本連載では顕微鏡サイズの「ロボット」や「人工知能(AI)」の研究現場を取材しています。材料にタンパク質や核酸(DNAやRNA)、脂質など私たちの体にもある物質を使い、生物の優れた構造や機能を真似して、新しい技術を生みだそうとする試みです。それらは「分子ロボット」や「化学AI」とも呼ばれています。
一方、最近は「顕微鏡サイズ」を離れつつある分子ロボットも登場しています。生命が細菌のような単細胞生物から、私たちのような多細胞生物へと複雑化し、大型化してきたように、分子ロボットも進化しつつあるのです。
前回は長さ数ミリメートルのナメクジに似た「スライム型分子ロボット」を紹介しました。今回は「多細胞化」の最前線に迫ります。
大きいことは、いいことか?
私たちのような多細胞生物は、約10億年前に登場したとされています。生命が誕生したのは約40億年前と考えられていますから、30億年くらいの間、地球には単細胞生物しかいなかったことになります。
そんなに長い間、単細胞でやってきたのなら、そのままでもよかったはずなのに、なぜあえて多細胞になるものが進化してきたのでしょう? 大腸菌や酵母などに比べて、私たちには何か優れた点があるのでしょうか。改めて考えてみると、意外にすっきりした答えは出てきません。

もう半世紀以上前ですが「大きいことは、いいことだ」というキャッチコピーが、チョコレートのテレビコマーシャルに使われて流行りました。単細胞生物から多細胞生物への進化が起きたのも、大型化にメリットがあるからだと考えることはできます。大きければ大きいほど、捕食されにくいからです。

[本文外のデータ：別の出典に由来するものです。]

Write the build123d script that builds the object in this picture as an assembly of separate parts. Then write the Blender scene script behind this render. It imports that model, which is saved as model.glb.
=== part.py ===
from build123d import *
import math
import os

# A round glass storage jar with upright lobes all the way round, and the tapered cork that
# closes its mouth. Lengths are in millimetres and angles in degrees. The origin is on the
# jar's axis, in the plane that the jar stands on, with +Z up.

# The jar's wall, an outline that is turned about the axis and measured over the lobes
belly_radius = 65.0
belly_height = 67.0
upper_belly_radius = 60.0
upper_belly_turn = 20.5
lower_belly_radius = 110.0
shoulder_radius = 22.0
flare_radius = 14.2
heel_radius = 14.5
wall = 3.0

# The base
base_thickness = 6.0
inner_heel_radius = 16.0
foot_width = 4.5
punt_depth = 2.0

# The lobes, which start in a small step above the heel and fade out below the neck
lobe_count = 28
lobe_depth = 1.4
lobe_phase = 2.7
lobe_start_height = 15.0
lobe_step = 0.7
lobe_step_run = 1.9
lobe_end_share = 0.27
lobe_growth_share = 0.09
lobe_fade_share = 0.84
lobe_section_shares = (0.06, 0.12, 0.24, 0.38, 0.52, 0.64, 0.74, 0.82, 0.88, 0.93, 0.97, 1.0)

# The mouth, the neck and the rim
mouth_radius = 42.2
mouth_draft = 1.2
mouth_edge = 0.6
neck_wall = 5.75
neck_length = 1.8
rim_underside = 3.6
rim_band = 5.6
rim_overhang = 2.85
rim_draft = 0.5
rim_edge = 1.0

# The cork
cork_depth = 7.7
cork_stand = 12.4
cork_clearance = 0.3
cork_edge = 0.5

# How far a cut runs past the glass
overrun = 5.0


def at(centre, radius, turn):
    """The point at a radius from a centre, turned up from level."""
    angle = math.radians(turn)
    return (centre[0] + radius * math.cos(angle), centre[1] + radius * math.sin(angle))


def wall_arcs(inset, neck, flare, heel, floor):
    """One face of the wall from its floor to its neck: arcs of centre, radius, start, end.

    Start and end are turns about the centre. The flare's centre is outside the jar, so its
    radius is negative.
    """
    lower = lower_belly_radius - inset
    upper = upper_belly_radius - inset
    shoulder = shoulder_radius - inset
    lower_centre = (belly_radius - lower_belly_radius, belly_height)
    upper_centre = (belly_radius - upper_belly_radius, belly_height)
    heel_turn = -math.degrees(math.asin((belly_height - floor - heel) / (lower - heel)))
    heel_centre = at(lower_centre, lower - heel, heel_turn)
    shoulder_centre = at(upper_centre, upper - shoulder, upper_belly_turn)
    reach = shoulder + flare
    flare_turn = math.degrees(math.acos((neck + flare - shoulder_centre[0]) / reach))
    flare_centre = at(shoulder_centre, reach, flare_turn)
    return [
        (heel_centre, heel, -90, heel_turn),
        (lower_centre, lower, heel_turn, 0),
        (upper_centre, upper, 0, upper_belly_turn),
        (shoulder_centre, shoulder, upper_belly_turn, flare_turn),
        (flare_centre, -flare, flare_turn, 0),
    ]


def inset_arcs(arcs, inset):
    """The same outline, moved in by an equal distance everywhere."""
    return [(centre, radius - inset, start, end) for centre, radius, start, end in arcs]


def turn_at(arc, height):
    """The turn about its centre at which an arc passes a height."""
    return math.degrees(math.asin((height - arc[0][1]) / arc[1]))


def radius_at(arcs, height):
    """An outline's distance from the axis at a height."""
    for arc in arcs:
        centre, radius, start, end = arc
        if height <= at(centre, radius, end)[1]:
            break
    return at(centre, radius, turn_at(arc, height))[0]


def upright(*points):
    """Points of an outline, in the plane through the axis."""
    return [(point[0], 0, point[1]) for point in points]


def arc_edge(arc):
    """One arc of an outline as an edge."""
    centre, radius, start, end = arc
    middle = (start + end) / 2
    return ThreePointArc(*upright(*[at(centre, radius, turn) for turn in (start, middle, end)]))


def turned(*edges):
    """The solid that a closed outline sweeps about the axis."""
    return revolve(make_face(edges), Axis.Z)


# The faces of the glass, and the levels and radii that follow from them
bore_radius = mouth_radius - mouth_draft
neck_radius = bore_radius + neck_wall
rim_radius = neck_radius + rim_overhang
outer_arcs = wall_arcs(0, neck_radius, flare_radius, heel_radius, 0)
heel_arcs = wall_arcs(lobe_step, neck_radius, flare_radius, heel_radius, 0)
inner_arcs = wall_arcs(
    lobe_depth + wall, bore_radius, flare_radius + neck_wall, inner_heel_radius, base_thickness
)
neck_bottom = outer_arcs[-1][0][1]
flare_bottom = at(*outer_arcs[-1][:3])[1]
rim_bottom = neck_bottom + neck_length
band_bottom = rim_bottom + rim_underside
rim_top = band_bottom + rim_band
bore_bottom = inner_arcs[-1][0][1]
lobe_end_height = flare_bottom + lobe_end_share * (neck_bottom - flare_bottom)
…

じゃあ単細胞のまま大きくなればよかったのかというと、そうもいきません。生きていくためには栄養など様々な物質を体内に行き渡らせなければなりませんが、単細胞生物の場合、それは拡散(自然に薄まりつつ広がる)にほぼまかせています。仮に細胞の半径が10倍になったら、表面積は100倍、体積は1000倍です。拡散では、とても追いつきません。
一方、多細胞生物の場合、個々の細胞は小さいままなので、それぞれに物質を運ぶシステム(例えば血管)さえあれば、ゾウやクジラくらいまでは大きくなれるわけです。また多細胞なら、ちょっとどこかをかじられたり、傷つけられたりしても、死ぬのは一部の細胞だけです。しかし単細胞の場合は、全体の死となります。
協力と分業で効率化を図った?
「3人寄れば文殊の知恵」ということわざもありますね。協力し合えることは重要でしょう。実際、細胞が集まることで、単体でいるより最大100倍も効率よく泳げるという研究が、2020年に東北大学から発表されています。

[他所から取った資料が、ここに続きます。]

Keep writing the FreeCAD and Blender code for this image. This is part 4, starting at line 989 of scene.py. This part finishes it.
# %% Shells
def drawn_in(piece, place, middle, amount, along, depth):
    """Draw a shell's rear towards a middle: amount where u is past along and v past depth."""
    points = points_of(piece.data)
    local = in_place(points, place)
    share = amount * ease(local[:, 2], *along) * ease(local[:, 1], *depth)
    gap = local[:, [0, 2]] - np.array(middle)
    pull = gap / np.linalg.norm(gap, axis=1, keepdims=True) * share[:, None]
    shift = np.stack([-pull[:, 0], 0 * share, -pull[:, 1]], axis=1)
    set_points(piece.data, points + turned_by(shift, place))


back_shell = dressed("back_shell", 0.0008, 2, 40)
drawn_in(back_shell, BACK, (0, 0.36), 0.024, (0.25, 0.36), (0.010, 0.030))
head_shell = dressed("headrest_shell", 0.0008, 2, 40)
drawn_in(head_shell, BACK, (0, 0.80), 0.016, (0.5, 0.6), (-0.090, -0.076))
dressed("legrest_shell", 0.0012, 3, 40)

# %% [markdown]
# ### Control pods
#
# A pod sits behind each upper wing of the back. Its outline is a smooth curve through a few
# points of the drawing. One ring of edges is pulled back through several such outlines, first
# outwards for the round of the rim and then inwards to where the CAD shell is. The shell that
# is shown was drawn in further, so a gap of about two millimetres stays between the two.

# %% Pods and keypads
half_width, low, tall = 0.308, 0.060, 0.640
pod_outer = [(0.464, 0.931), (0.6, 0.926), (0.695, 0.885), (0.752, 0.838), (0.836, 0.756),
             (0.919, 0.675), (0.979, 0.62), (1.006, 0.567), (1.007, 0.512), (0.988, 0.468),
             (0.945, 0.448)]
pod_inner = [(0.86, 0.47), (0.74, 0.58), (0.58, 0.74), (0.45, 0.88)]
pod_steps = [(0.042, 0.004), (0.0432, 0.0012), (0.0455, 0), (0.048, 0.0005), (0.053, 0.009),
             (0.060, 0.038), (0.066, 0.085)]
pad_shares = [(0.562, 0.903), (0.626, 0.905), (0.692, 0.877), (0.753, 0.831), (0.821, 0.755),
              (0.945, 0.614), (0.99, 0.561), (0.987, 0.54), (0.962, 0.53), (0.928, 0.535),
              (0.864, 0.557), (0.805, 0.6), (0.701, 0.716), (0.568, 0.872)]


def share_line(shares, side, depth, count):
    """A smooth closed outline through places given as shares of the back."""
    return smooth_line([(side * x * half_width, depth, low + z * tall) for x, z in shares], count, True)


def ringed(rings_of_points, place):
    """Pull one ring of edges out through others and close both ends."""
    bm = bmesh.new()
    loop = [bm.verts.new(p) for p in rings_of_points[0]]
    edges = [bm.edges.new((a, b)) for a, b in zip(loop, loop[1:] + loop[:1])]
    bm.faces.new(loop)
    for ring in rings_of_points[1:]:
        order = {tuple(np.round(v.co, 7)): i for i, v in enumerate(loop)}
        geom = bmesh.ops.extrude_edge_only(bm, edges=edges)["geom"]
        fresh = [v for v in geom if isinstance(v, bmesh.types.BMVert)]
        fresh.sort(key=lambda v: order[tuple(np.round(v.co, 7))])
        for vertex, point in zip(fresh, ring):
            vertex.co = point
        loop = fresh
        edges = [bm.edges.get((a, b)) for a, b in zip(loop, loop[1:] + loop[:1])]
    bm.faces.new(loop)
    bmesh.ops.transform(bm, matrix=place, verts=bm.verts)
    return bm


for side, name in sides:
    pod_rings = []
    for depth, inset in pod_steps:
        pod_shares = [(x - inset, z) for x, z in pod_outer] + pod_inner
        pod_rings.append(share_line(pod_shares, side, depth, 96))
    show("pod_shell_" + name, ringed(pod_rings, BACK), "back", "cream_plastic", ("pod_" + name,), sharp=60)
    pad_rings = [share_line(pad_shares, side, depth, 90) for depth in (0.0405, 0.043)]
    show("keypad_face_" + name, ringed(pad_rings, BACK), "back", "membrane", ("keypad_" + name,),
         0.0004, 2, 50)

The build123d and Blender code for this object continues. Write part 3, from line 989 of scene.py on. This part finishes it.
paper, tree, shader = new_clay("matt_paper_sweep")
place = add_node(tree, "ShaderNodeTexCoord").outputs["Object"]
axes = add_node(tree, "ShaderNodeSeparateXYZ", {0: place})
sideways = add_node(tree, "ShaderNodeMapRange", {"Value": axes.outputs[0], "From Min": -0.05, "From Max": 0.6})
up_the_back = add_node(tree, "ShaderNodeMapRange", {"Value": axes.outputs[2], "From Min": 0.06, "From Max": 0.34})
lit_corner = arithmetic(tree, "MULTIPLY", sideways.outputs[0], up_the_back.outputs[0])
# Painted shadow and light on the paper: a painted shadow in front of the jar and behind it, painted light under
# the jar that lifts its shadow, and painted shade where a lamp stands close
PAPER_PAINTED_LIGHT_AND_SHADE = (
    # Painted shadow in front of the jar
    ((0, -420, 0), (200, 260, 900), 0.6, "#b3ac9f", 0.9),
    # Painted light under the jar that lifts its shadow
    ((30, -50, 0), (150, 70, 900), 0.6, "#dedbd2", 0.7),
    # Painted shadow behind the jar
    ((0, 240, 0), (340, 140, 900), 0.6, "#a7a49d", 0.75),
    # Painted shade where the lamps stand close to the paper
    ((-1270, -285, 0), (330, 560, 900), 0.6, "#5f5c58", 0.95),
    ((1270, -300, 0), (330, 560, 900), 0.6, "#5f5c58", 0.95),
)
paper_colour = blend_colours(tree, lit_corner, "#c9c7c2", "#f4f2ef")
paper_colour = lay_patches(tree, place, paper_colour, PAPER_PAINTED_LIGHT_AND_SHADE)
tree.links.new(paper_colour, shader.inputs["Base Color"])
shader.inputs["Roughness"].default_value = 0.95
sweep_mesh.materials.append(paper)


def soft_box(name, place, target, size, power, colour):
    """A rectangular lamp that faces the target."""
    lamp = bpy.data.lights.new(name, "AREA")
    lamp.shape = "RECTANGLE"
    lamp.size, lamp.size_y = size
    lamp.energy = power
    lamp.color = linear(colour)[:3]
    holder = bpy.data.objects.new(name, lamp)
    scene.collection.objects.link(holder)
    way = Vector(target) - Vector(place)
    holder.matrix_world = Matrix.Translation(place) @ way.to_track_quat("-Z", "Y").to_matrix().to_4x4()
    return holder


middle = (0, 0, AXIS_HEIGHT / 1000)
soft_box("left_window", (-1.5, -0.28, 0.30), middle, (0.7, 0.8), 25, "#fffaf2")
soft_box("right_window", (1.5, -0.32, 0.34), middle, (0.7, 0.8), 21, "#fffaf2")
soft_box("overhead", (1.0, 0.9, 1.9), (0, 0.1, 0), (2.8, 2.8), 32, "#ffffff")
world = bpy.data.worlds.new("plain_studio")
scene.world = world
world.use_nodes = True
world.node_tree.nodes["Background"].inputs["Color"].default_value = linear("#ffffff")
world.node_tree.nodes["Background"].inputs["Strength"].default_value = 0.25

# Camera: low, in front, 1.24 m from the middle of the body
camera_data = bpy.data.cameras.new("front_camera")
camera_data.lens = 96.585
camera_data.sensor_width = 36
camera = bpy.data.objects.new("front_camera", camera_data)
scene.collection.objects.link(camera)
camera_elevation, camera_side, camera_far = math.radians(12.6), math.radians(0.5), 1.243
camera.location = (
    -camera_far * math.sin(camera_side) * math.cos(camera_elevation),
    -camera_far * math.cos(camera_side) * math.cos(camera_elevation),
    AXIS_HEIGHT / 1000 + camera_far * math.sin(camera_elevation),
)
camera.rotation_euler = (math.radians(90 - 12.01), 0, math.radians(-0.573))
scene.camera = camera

また「餅は餅屋」と言ったりしますが、分業できることも大切です。単細胞生物は餌を手に入れるのも、敵から逃れるのも、分裂して子孫を残すのも、全部、1つの細胞でやっています。私たちの場合、子孫を残すのは「生殖細胞」に任されています。それ以外の「体細胞」は、もっぱら生命を維持していく活動に専念しています。
体細胞は次の世代に引き継がれません。それでも餌探しに加わらない生殖細胞を守り、食べさせてやっています。つまり分業です。大事なのは遺伝情報が伝わることだと思えば、そのほうがエネルギーの使いかたとしては、効率がいい場合もあるのです。餅をつくる人と餅米をつくる人は、分業したほうがいいのと同じでしょう。
進化するほど、こうした分業は進み、体細胞自体も感じたり、考えたり、動いたり、消化したり、といった専門家に分かれていきました。このおかげで私たちは細菌などにはできない複雑な仕事もこなせるようになり、とくに餌の少ない環境下などでは適応しやすくなった可能性があります。
このように多細胞生物の利点は色々と考えられます。しかし、どれをとっても、単細胞生物の圧倒的な増殖力や、幅広い環境条件への適応力などに勝るほどなのかどうかは、はっきりしません。